* [Given request] Write out the records below word for word, please.

* [Rows from a 3D modeling dataset]
* * * * *

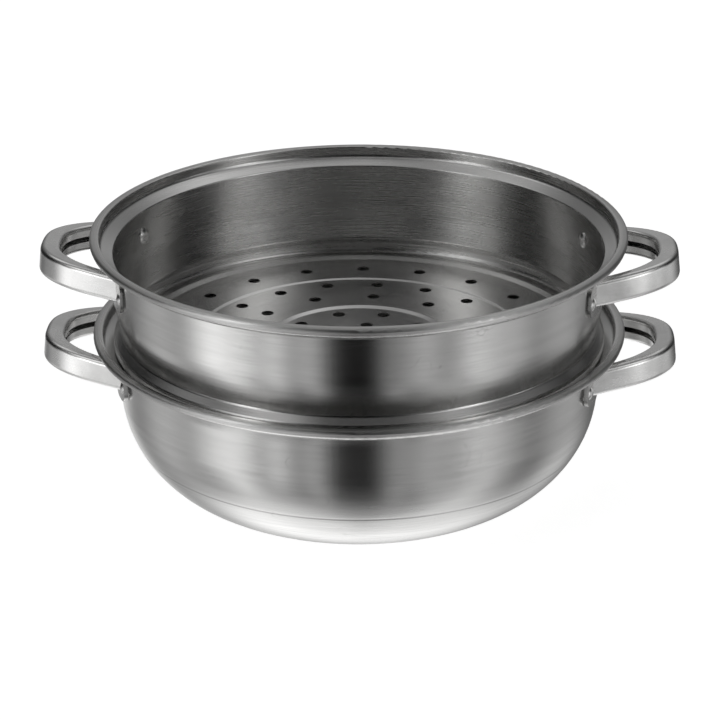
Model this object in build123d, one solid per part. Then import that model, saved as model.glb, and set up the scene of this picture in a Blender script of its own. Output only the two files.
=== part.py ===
from build123d import *
import math
import os

# Two-level stainless steamer pot: a round-bottomed lower pot and a perforated
# steamer tier that rests in the recess of the pot's rim. Each vessel carries
# two hollow loop handles. Every handle end is held by a riveted lug.
# Frame: origin at the centre of the pot's base, +Z up, handles along +X and -X.
# All sizes are in millimetres.

# ---- driving dimensions -------------------------------------------------
RIM_R = 147.3            # outer corner radius of both rims
RIM_HEM_R = 146.1        # radius of the hem's lower edge
RIM_HEM_H = 3.3          # height of the turned-down hem
RECESS_R = 141.4         # radius of the lid recess wall (28 cm lid)
RECESS_D = 6.0           # depth of the recess at its outer side
LEDGE_R = 134.1          # inner edge of the seat ledge
LEDGE_D = 9.6            # depth of the ledge's inner edge below the rim
POT_T = 0.8              # sheet of the lower pot
TIER_T = 0.7             # sheet of the steamer tier
POT_H = 89.5             # rim height of the lower pot above the table
STACK_H = 144.8          # rim height of the steamer tier above the table

WALL_R = 133.5           # inner radius of both side walls under the ledge
BASE_R = 95.4            # radius where the pot's flat base ends
BOWL_V = (129.9, 17.56)  # corner of the bowl's outer construction lines
BOWL_R = 62.1            # outer radius of the bowl's curve
BOWL_TOP = (134.3, 77.0)  # outer end of the bowl's slightly conical wall

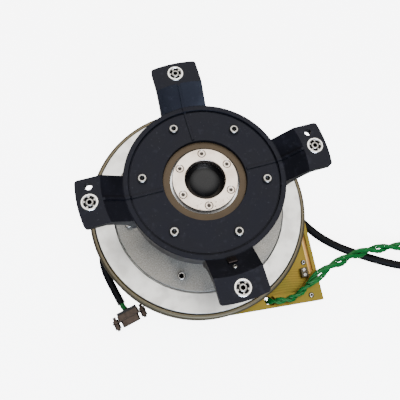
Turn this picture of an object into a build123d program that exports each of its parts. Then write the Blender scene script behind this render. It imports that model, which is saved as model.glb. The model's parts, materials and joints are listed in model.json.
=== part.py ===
from build123d import *
import os
from math import cos, hypot, pi, radians, sin, tan

os.makedirs("parts", exist_ok=True)

# Stationary-field electromagnetic clutch. Millimetres, +Z up along the shaft.
# The origin is on the shaft's axis, in the flat bottom face of the field pot.

# ---- driving dimensions ----
DISC_R = 90.0  # rotor disc
DISC_FACE = 45.0  # height of the rotor's bright rim face
RECESS_R = 73.4  # edge of the recess that the armature works in
FRICTION_FACE = 38.0
AIR_GAP = 0.5  # armature to friction face, coil off
ROTOR_BOTTOM = 33.0

WALL_IN_R = 90.9  # rim of the housing around the rotor
WALL_OUT_R = 94.4
WALL_TOP = 43.5
PLATE_HALF = 93.6  # from the axis to the straight edges of the square corner
PLATE_BOTTOM = 24.0
PLATE_TOP = 33.2
WELL_FLOOR = 29.0
POCKET_FLOOR = 28.2

POT_R = 72.0
POT_TOP = 32.4
POT_FLANGE_R = 79.0
POT_FLANGE_LOW = 18.0
POT_SCREW_R = 75.5
GROOVE_IN_R = 46.0
GROOVE_OUT_R = 66.0
GROOVE_FLOOR = 12.0

SHAFT_R = 12.5  # keyed bore for the driving shaft
SLEEVE_BOTTOM = 2.0
SLEEVE_TOP = 107.8
SLEEVE_LOW_R = 27.5
SLEEVE_SEAT_R = 31.0
SLEEVE_FLANGE_R = 37.0
SLEEVE_HUB_R = 22.5

CARRIER_LOW = 44.2
CARRIER_TOP = 48.0
CARRIER_R = 72.6
SPRING_SCREW_R = 62.0
WINDOW_R = 57.0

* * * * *

* [Solved exercise]
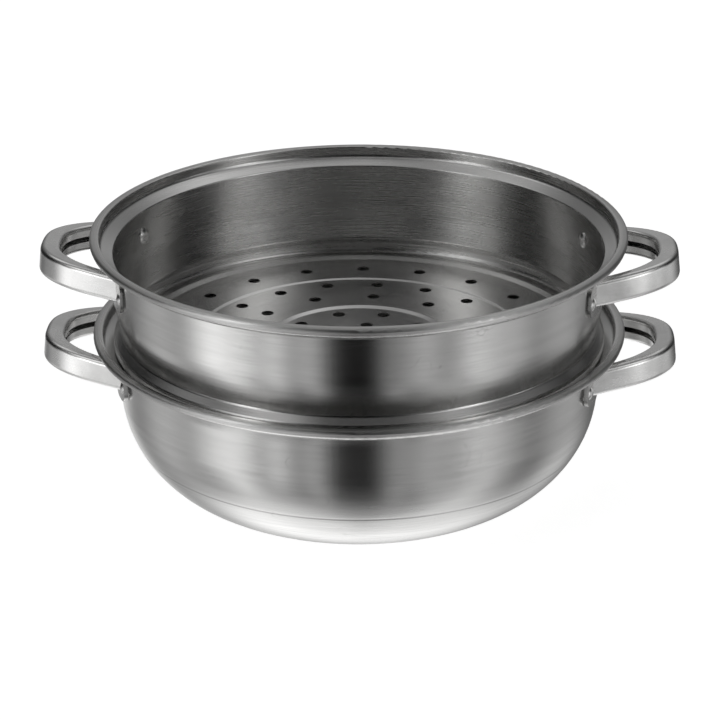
Model this object in build123d, one solid per part. Then import that model, saved as model.glb, and set up the scene of this picture in a Blender script of its own. Output only the two files.
=== part.py ===
from build123d import *
import math
import os

# Two-level stainless steamer pot: a round-bottomed lower pot and a perforated
# steamer tier that rests in the recess of the pot's rim. Each vessel carries
# two hollow loop handles. Every handle end is held by a riveted lug.
# Frame: origin at the centre of the pot's base, +Z up, handles along +X and -X.
# All sizes are in millimetres.

# ---- driving dimensions -------------------------------------------------
RIM_R = 147.3            # outer corner radius of both rims
RIM_HEM_R = 146.1        # radius of the hem's lower edge
RIM_HEM_H = 3.3          # height of the turned-down hem
RECESS_R = 141.4         # radius of the lid recess wall (28 cm lid)
RECESS_D = 6.0           # depth of the recess at its outer side
LEDGE_R = 134.1          # inner edge of the seat ledge
LEDGE_D = 9.6            # depth of the ledge's inner edge below the rim
POT_T = 0.8              # sheet of the lower pot
TIER_T = 0.7             # sheet of the steamer tier
POT_H = 89.5             # rim height of the lower pot above the table
STACK_H = 144.8          # rim height of the steamer tier above the table

WALL_R = 133.5           # inner radius of both side walls under the ledge
BASE_R = 95.4            # radius where the pot's flat base ends
BOWL_V = (129.9, 17.56)  # corner of the bowl's outer construction lines
BOWL_R = 62.1            # outer radius of the bowl's curve
BOWL_TOP = (134.3, 77.0)  # outer end of the bowl's slightly conical wall

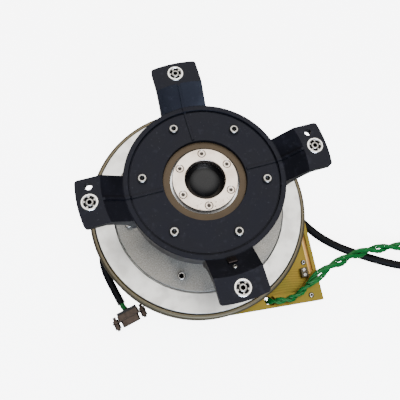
Turn this picture of an object into a build123d program that exports each of its parts. Then write the Blender scene script behind this render. It imports that model, which is saved as model.glb. The model's parts, materials and joints are listed in model.json.
=== part.py ===
from build123d import *
import os
from math import cos, hypot, pi, radians, sin, tan

os.makedirs("parts", exist_ok=True)

# Stationary-field electromagnetic clutch. Millimetres, +Z up along the shaft.
# The origin is on the shaft's axis, in the flat bottom face of the field pot.

# ---- driving dimensions ----
DISC_R = 90.0  # rotor disc
DISC_FACE = 45.0  # height of the rotor's bright rim face
RECESS_R = 73.4  # edge of the recess that the armature works in
FRICTION_FACE = 38.0
AIR_GAP = 0.5  # armature to friction face, coil off
ROTOR_BOTTOM = 33.0

WALL_IN_R = 90.9  # rim of the housing around the rotor
WALL_OUT_R = 94.4
WALL_TOP = 43.5
PLATE_HALF = 93.6  # from the axis to the straight edges of the square corner
PLATE_BOTTOM = 24.0
PLATE_TOP = 33.2
WELL_FLOOR = 29.0
POCKET_FLOOR = 28.2

POT_R = 72.0
POT_TOP = 32.4
POT_FLANGE_R = 79.0
POT_FLANGE_LOW = 18.0
POT_SCREW_R = 75.5
GROOVE_IN_R = 46.0
GROOVE_OUT_R = 66.0
GROOVE_FLOOR = 12.0

SHAFT_R = 12.5  # keyed bore for the driving shaft
SLEEVE_BOTTOM = 2.0
SLEEVE_TOP = 107.8
SLEEVE_LOW_R = 27.5
SLEEVE_SEAT_R = 31.0
SLEEVE_FLANGE_R = 37.0
SLEEVE_HUB_R = 22.5

CARRIER_LOW = 44.2
CARRIER_TOP = 48.0
CARRIER_R = 72.6
SPRING_SCREW_R = 62.0
WINDOW_R = 57.0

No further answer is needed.